> Stated goal
Quote all of the data below exactly, please.

-------- Supplied material

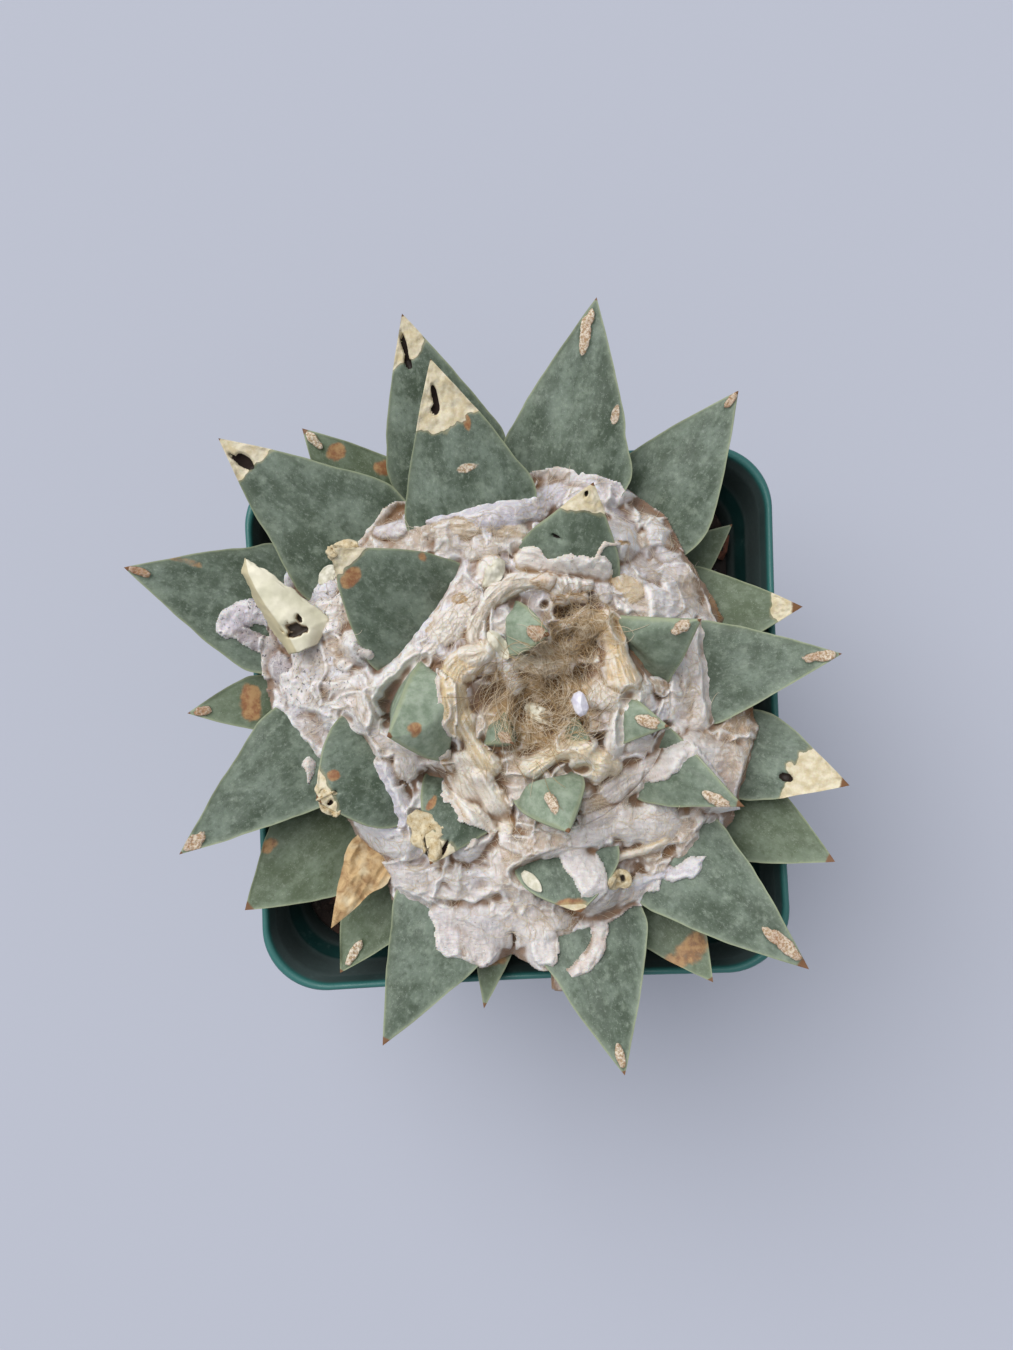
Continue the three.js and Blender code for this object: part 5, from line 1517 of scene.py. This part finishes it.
# Vein quartz: cloudy white with a violet cast, broken faces with a soft glassy shine.
cloudy = add(tree, "TexNoise", at, 1 / 1.6, 3.0, 0.55)
tree.links.new(laid_over(tree, "#d9d4e0", (cloudy, 0.35, 0.65, 1.0, "#f2eff4")),
               shader.inputs["Base Color"])
shader.inputs["Roughness"].default_value = 0.32
shader.inputs["Subsurface Weight"].default_value = 0.3
shader.inputs["Subsurface Radius"].default_value = (0.002, 0.002, 0.002)
tree.links.new(add(tree, "Bump", 0.5, 0.1 * MM, None, add(tree, "TexNoise", at, 1 / 0.6, 2.0, 0.55)),
               shader.inputs["Normal"])

low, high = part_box("quartz_pebble")
middle, reach = np.array((low + high) / 2) / MM, np.array((high - low) / 2) / MM
stone = bmesh.new()
bmesh.ops.create_icosphere(stone, subdivisions=2, radius=1.0)
points = np.array([v.co for v in stone.verts])
faces = np.array([[v.index for v in f.verts] for f in stone.faces])
stone.free()
# Broken faces: the ball is cut flat along a few planes.
for normal in rng.standard_normal((11, 3)):
    normal /= np.linalg.norm(normal)
    over = np.maximum(points @ normal - rng.uniform(0.72, 0.86), 0)
    points = points - over[:, None] * normal
pebble = make_piece("quartz_chip", points * reach * 1.12 + middle, faces, milky, smooth=False)
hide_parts("quartz_pebble")

# ---------------------------------------------------------------------------------------------------
# The place: a pale, even floor under an overcast sky, seen from straight above.
# ---------------------------------------------------------------------------------------------------
ground, tree, shader, at = begin("pale_floor")
shader.inputs["Base Color"].default_value = linear("#b9bcc8")
shader.inputs["Roughness"].default_value = 0.85
floor_mesh = bpy.data.meshes.new("floor")
FLOOR_HALF_M = 3
floor_mesh.from_pydata([(x * FLOOR_HALF_M, y * FLOOR_HALF_M, 0) for x,
                        y in ((-1, -1), (1, -1), (1, 1), (-1, 1))],
                       [], [(0, 1, 2, 3)])
floor = bpy.data.objects.new("floor", floor_mesh)
floor.data.materials.append(ground)
bpy.context.scene.collection.objects.link(floor)
floor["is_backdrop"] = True

world = bpy.data.worlds.new("overcast")
bpy.context.scene.world = world
world.use_nodes = True
world.node_tree.nodes["Background"].inputs["Color"].default_value = linear("#dfe4ee")
world.node_tree.nodes["Background"].inputs["Strength"].default_value = 0.44

sky = bpy.data.lights.new("bright_sky", "SUN")
# A very wide sun is the brighter part of an overcast sky, and leaves only soft shadows.
sky.energy, sky.angle = 2.75, math.radians(55)
lamp = bpy.data.objects.new("bright_sky", sky)
lamp.rotation_euler = Vector((-0.4, 0.45, 0.85)).to_track_quat("Z", "Y").to_euler()
bpy.context.scene.collection.objects.link(lamp)

camera = bpy.data.cameras.new("camera")
camera.lens = 27.07
camera.sensor_width = 36
camera.clip_start = 0.01
tripod = bpy.data.objects.new("camera", camera)
tripod.location = Vector((-1.8, 8.8, 305)) * MM
tripod.rotation_euler = (0, 0, math.radians(-2.5))
bpy.context.scene.collection.objects.link(tripod)
bpy.context.scene.camera = tripod
bpy.context.scene.view_settings.view_transform = "Standard"

low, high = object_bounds()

----------------

> Answer to the task
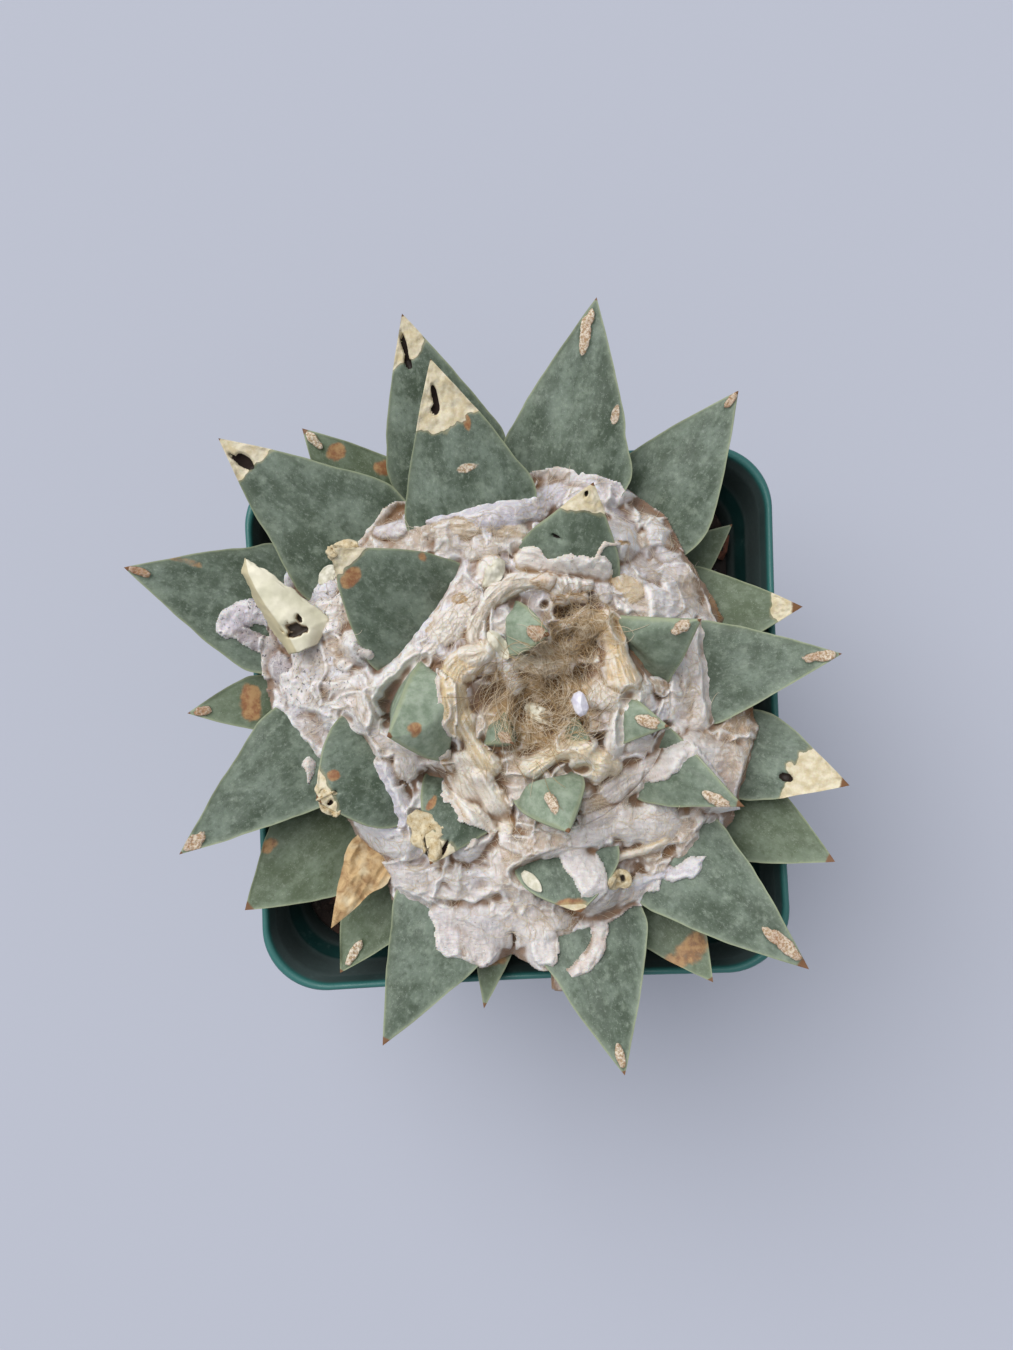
Continue the three.js and Blender code for this object: part 5, from line 1517 of scene.py. This part finishes it.
# Vein quartz: cloudy white with a violet cast, broken faces with a soft glassy shine.
cloudy = add(tree, "TexNoise", at, 1 / 1.6, 3.0, 0.55)
tree.links.new(laid_over(tree, "#d9d4e0", (cloudy, 0.35, 0.65, 1.0, "#f2eff4")),
               shader.inputs["Base Color"])
shader.inputs["Roughness"].default_value = 0.32
shader.inputs["Subsurface Weight"].default_value = 0.3
shader.inputs["Subsurface Radius"].default_value = (0.002, 0.002, 0.002)
tree.links.new(add(tree, "Bump", 0.5, 0.1 * MM, None, add(tree, "TexNoise", at, 1 / 0.6, 2.0, 0.55)),
               shader.inputs["Normal"])

low, high = part_box("quartz_pebble")
middle, reach = np.array((low + high) / 2) / MM, np.array((high - low) / 2) / MM
stone = bmesh.new()
bmesh.ops.create_icosphere(stone, subdivisions=2, radius=1.0)
points = np.array([v.co for v in stone.verts])
faces = np.array([[v.index for v in f.verts] for f in stone.faces])
stone.free()
# Broken faces: the ball is cut flat along a few planes.
for normal in rng.standard_normal((11, 3)):
    normal /= np.linalg.norm(normal)
    over = np.maximum(points @ normal - rng.uniform(0.72, 0.86), 0)
    points = points - over[:, None] * normal
pebble = make_piece("quartz_chip", points * reach * 1.12 + middle, faces, milky, smooth=False)
hide_parts("quartz_pebble")

# ---------------------------------------------------------------------------------------------------
# The place: a pale, even floor under an overcast sky, seen from straight above.
# ---------------------------------------------------------------------------------------------------
ground, tree, shader, at = begin("pale_floor")
shader.inputs["Base Color"].default_value = linear("#b9bcc8")
shader.inputs["Roughness"].default_value = 0.85
floor_mesh = bpy.data.meshes.new("floor")
FLOOR_HALF_M = 3
floor_mesh.from_pydata([(x * FLOOR_HALF_M, y * FLOOR_HALF_M, 0) for x,
                        y in ((-1, -1), (1, -1), (1, 1), (-1, 1))],
                       [], [(0, 1, 2, 3)])
floor = bpy.data.objects.new("floor", floor_mesh)
floor.data.materials.append(ground)
bpy.context.scene.collection.objects.link(floor)
floor["is_backdrop"] = True

world = bpy.data.worlds.new("overcast")
bpy.context.scene.world = world
world.use_nodes = True
world.node_tree.nodes["Background"].inputs["Color"].default_value = linear("#dfe4ee")
world.node_tree.nodes["Background"].inputs["Strength"].default_value = 0.44

sky = bpy.data.lights.new("bright_sky", "SUN")
# A very wide sun is the brighter part of an overcast sky, and leaves only soft shadows.
sky.energy, sky.angle = 2.75, math.radians(55)
lamp = bpy.data.objects.new("bright_sky", sky)
lamp.rotation_euler = Vector((-0.4, 0.45, 0.85)).to_track_quat("Z", "Y").to_euler()
bpy.context.scene.collection.objects.link(lamp)

camera = bpy.data.cameras.new("camera")
camera.lens = 27.07
camera.sensor_width = 36
camera.clip_start = 0.01
tripod = bpy.data.objects.new("camera", camera)
tripod.location = Vector((-1.8, 8.8, 305)) * MM
tripod.rotation_euler = (0, 0, math.radians(-2.5))
bpy.context.scene.collection.objects.link(tripod)
bpy.context.scene.camera = tripod
bpy.context.scene.view_settings.view_transform = "Standard"

low, high = object_bounds()